start

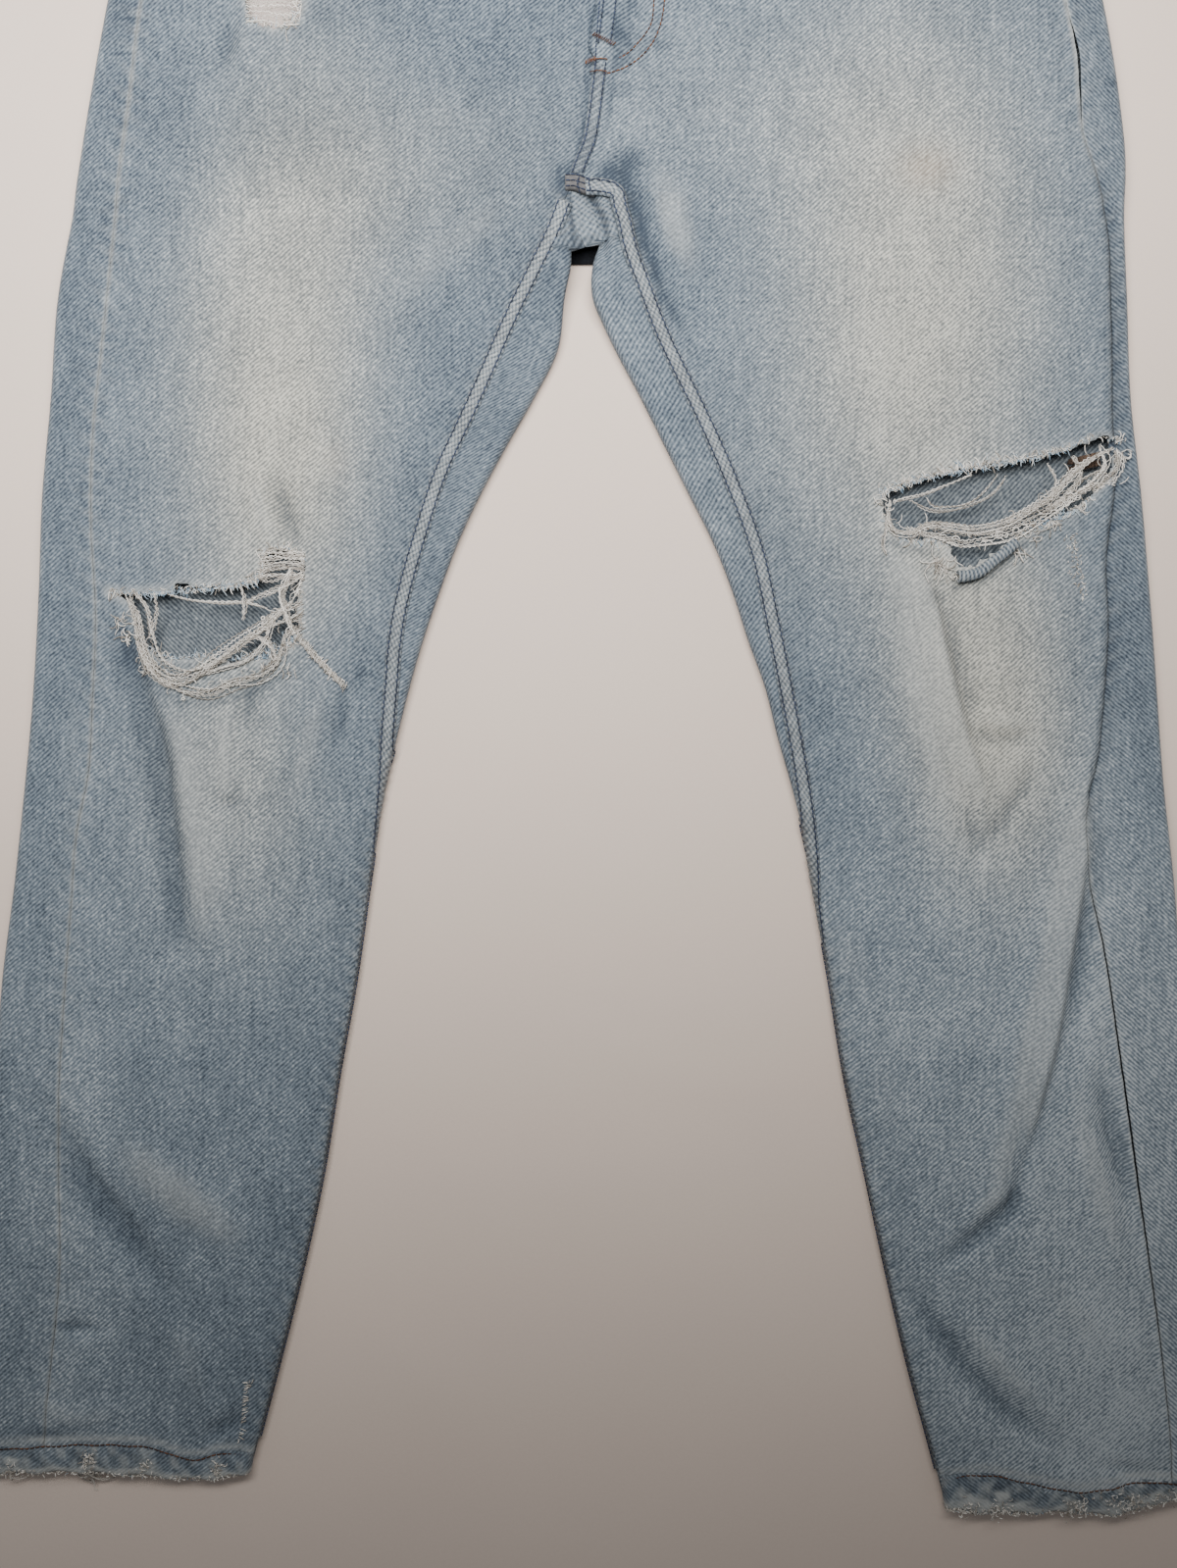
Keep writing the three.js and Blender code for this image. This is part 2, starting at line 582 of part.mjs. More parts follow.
function tornRoll() {
  const ends = [[207, 2], [219, 4.5], [230, 12], [239, 20.5]];
  const line = new THREE.SplineCurve(ends.map(([x, y]) => new THREE.Vector2(x, y)));
  const surface = (row, column) => {
    const at = line.getPoint(1 - row);
    const across = line.getTangent(1 - row).rotateAround(new THREE.Vector2(), Math.PI / 2);
    const turn = mix(-0.35, 1.15, column) * Math.PI;
    const x = at.x + across.x * ROLL_RADIUS * Math.cos(turn);
    const y = at.y + across.y * ROLL_RADIUS * Math.cos(turn);
    const lift = topOf(at.x, at.y) + ROLL_RADIUS + 2 * GAP;
    return new THREE.Vector3(x, y, lift + ROLL_RADIUS * Math.sin(turn));
  };
  return wall(sheet(surface, steps(1, 0, 5), steps(0, 1, 8), 1), ROLL_WALL);
}

const BACK_POCKET = { width: 150, top: 398, side: 268, point: 244 };

function backPocket(leg) {
  const { width, top, side, point } = BACK_POCKET;
  const middle = centre(top) - leg.inward * 122;
  const half = width / 2;
  const narrow = half - 7;
  const outline = [[-half, top], [half, top], [narrow, side], [0, point], [-narrow, side]];
  const shape = new THREE.Shape(outline.map(([x, y]) => new THREE.Vector2(x + middle, y)));
  return new THREE.ExtrudeGeometry(shape, { depth: POCKET_WALL, bevelEnabled: false });
}

// ---------------------------------------------------------------- the garment

const denim = new THREE.MeshStandardMaterial({ color: 0x9fb2c0, roughness: 0.92, metalness: 0 });
const denimBlue = new THREE.MeshStandardMaterial({ color: 0x8ba3b5, roughness: 0.92, metalness: 0 });
const seamDenim = new THREE.MeshStandardMaterial({ color: 0xa9b8c2, roughness: 0.9, metalness: 0 });
const cotton = new THREE.MeshStandardMaterial({ color: 0xe2d8cd, roughness: 0.95, metalness: 0 });
const brass = new THREE.MeshStandardMaterial({ color: 0xa98f5a, roughness: 0.4, metalness: 0.9 });
const copper = new THREE.MeshStandardMaterial({ color: 0x8a6a4c, roughness: 0.42, metalness: 0.9 });

const jeans = new THREE.Group();
jeans.name = "ripped_jeans";

function add(name, geometry, material) {
  const mesh = new THREE.Mesh(geometry, material);
  mesh.name = name;
  jeans.add(mesh);
}

add("front_right", cut(frontPanel(rightLeg), RIGHT_KNEE, RIGHT_THIGH), denim);
add("front_left", cut(frontPanel(leftLeg), LEFT_KNEE), denim);
for (const [name, leg] of [["right", rightLeg], ["left", leftLeg]]) {
  add(`back_${name}`, backPanel(leg), denimBlue);
  add(`yoke_${name}`, yoke(leg), denimBlue);
  add(`hem_${name}`, hem(leg), seamDenim);
  add(`inseam_${name}`, inseamStrip(leg), seamDenim);
  add(`pocket_facing_${name}`, pocketFacing(leg), denimBlue);
  add(`pocket_bag_${name}`, pocketBag(leg), cotton);
  add(`back_pocket_${name}`, backPocket(leg), denimBlue);
}
add("front_rise", riseStrip(), seamDenim);
add("fly_shield", flyStrip(-SHIELD.out, SHIELD.past, SHIELD.low, GAP, BAG_WALL), denimBlue);
add("zip", flyStrip(-ZIP.width / 2, ZIP.width / 2, ZIP.low, BAG_WALL + 2 * GAP, ZIP.thick), brass);
add("torn_flap_left", tornRoll(), seamDenim);
add("waistband", waistband(), denim);
add("belt_loop_front_right", frontLoop(FRONT_LOOPS[0]), seamDenim);
add("belt_loop_front_left", frontLoop(FRONT_LOOPS[1]), seamDenim);
["right", "centre", "left"].forEach((name, i) => add(`belt_loop_back_${name}`, backLoop(BACK_LOOPS[i]), seamDenim));
add("waist_button", button(), copper);

// The table is at z = 0, and the origin is under the middle of the whole garment.
const middle = new THREE.Box3().setFromObject(jeans).getCenter(new THREE.Vector3());
jeans.position.set(-middle.x, -middle.y, 0);

export default jeans;
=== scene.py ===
"""Light-wash ripped jeans laid flat with the front up. Sizes here are in millimetres, and are
turned to metres where a mesh is made."""

import math

import bmesh
import bpy
import numpy as np
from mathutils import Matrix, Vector


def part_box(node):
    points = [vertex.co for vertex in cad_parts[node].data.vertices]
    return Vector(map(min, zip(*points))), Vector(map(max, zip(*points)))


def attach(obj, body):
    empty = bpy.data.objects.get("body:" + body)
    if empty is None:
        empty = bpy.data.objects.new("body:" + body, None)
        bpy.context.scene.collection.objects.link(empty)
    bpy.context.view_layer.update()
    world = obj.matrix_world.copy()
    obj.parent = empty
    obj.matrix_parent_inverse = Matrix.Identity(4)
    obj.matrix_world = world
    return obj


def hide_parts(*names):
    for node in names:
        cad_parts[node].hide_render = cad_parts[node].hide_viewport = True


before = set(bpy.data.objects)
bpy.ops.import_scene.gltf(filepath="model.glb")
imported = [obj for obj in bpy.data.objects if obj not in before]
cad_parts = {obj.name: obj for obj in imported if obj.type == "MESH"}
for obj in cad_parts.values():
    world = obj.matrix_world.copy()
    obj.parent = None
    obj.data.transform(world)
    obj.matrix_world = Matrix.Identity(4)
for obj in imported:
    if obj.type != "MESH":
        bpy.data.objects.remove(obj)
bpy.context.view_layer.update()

MM = 0.001
R = 4.3  # radius of the soft fold along a leg's edge
QUARTER = R * math.pi / 2
CLOTH = 1.1  # thickness of worn denim
STEP = 2.7  # spacing of the cloth's own points
LIP = 194.0  # lowest line of the crotch, where the seat turns under
CROSS = 224.0  # where the front rise meets the inseams
WAIST = 474.0
HALF_WAIST = 240.0
BAND = 38.0
BACK_TOP = WAIST - 34.6  # where the backs meet the yokes
HEM_HIDDEN = 6.5  # how far the legs go on under their hems


# ------------------------------------------------------------------ curves and soft shapes


def line(*points):
    """A smooth function of one number through (at, value) points."""
    p = np.array(sorted(points), float)
    xs, ys = p[:, 0], p[:, 1]
    up = np.gradient(ys, xs) if len(xs) > 2 else np.full(2, (ys[1] - ys[0]) / (xs[1] - xs[0]))

    def at(x):
        x = np.clip(np.asarray(x, float), xs[0], xs[-1])
        i = np.clip(np.searchsorted(xs, x, side="right") - 1, 0, len(xs) - 2)
        h = xs[i + 1] - xs[i]
        t = (x - xs[i]) / h
        whole = (1 + 2 * t) * (1 - t) ** 2 * ys[i] + t * t * (3 - 2 * t) * ys[i + 1]
        return whole + h * (t * (1 - t) ** 2 * up[i] - t * t * (1 - t) * up[i + 1])

    return at


def smooth(a, b, x):
    t = np.clip((np.asarray(x, float) - a) / (b - a), 0, 1)
    return t * t * (3 - 2 * t)


def bell(x, width):
    return np.exp(-((np.asarray(x, float) / width) ** 2))


def mix(a, b, t):
    return a + (b - a) * t


def waves(x, y, length, seed, count=8):
    """Smooth unevenness between about -1 and 1, with bumps of about that length."""
    rng = np.random.default_rng(seed)
    total = 0
    for _ in range(count):
        turn, phase = rng.uniform(0, math.tau, 2)
        pitch = length * rng.uniform(0.65, 1.6)
        total = total + np.sin(math.tau * (x * math.cos(turn) + y * math.sin(turn)) / pitch + phase)
    return total / math.sqrt(count)


def run_of(points):
    """The distance along a line at each of its points."""
    return np.concatenate([[0], np.cumsum(np.linalg.norm(np.diff(points, axis=0), axis=1))])


def length_of(path):
    return np.linalg.norm(np.diff(np.array(path, float), axis=0), axis=1).sum()


def across_of(points):
    """Unit vectors square to a flat line, on its left."""
    way = np.gradient(points, axis=0)
    way /= np.linalg.norm(way, axis=1)[:, None]
    return np.stack([-way[:, 1], way[:, 0]], 1)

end

Instructions for the task —
Up to and including the line with "268, point: 244", repeat the data exactly, starting from its first line; nothing else belongs in the response.

Output —
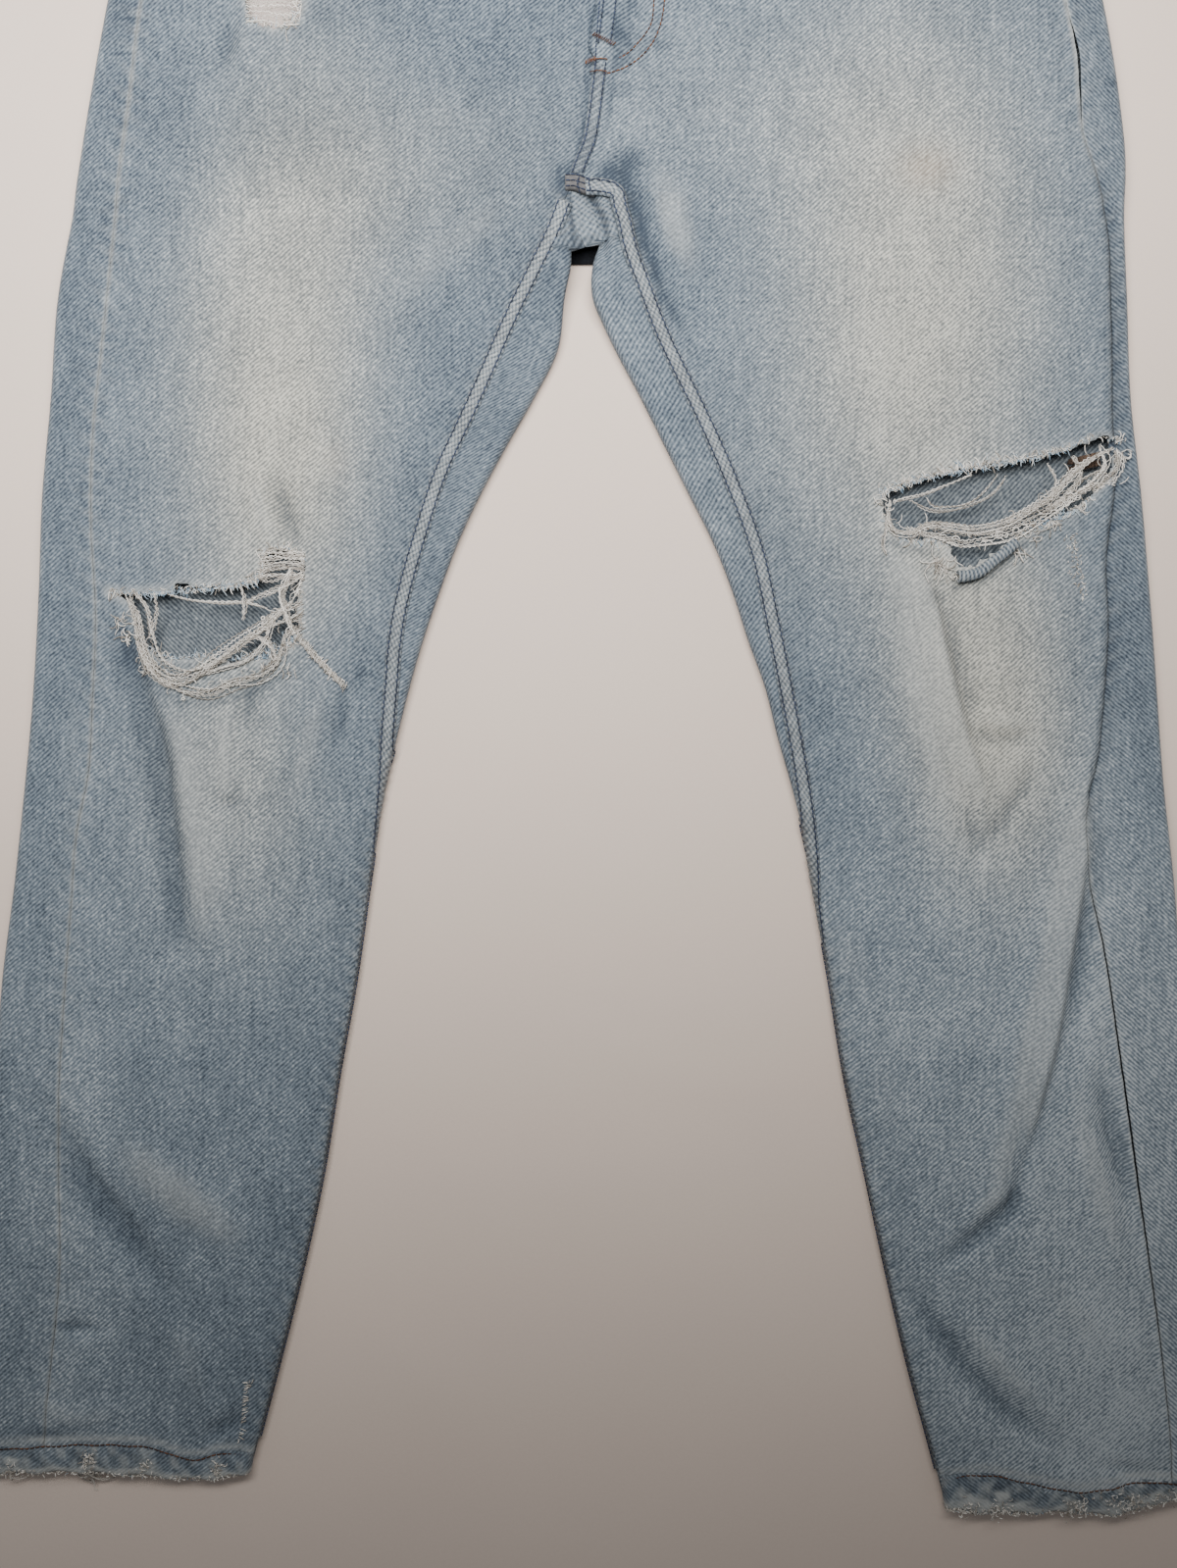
Keep writing the three.js and Blender code for this image. This is part 2, starting at line 582 of part.mjs. More parts follow.
function tornRoll() {
  const ends = [[207, 2], [219, 4.5], [230, 12], [239, 20.5]];
  const line = new THREE.SplineCurve(ends.map(([x, y]) => new THREE.Vector2(x, y)));
  const surface = (row, column) => {
    const at = line.getPoint(1 - row);
    const across = line.getTangent(1 - row).rotateAround(new THREE.Vector2(), Math.PI / 2);
    const turn = mix(-0.35, 1.15, column) * Math.PI;
    const x = at.x + across.x * ROLL_RADIUS * Math.cos(turn);
    const y = at.y + across.y * ROLL_RADIUS * Math.cos(turn);
    const lift = topOf(at.x, at.y) + ROLL_RADIUS + 2 * GAP;
    return new THREE.Vector3(x, y, lift + ROLL_RADIUS * Math.sin(turn));
  };
  return wall(sheet(surface, steps(1, 0, 5), steps(0, 1, 8), 1), ROLL_WALL);
}

const BACK_POCKET = { width: 150, top: 398, side: 268, point: 244 };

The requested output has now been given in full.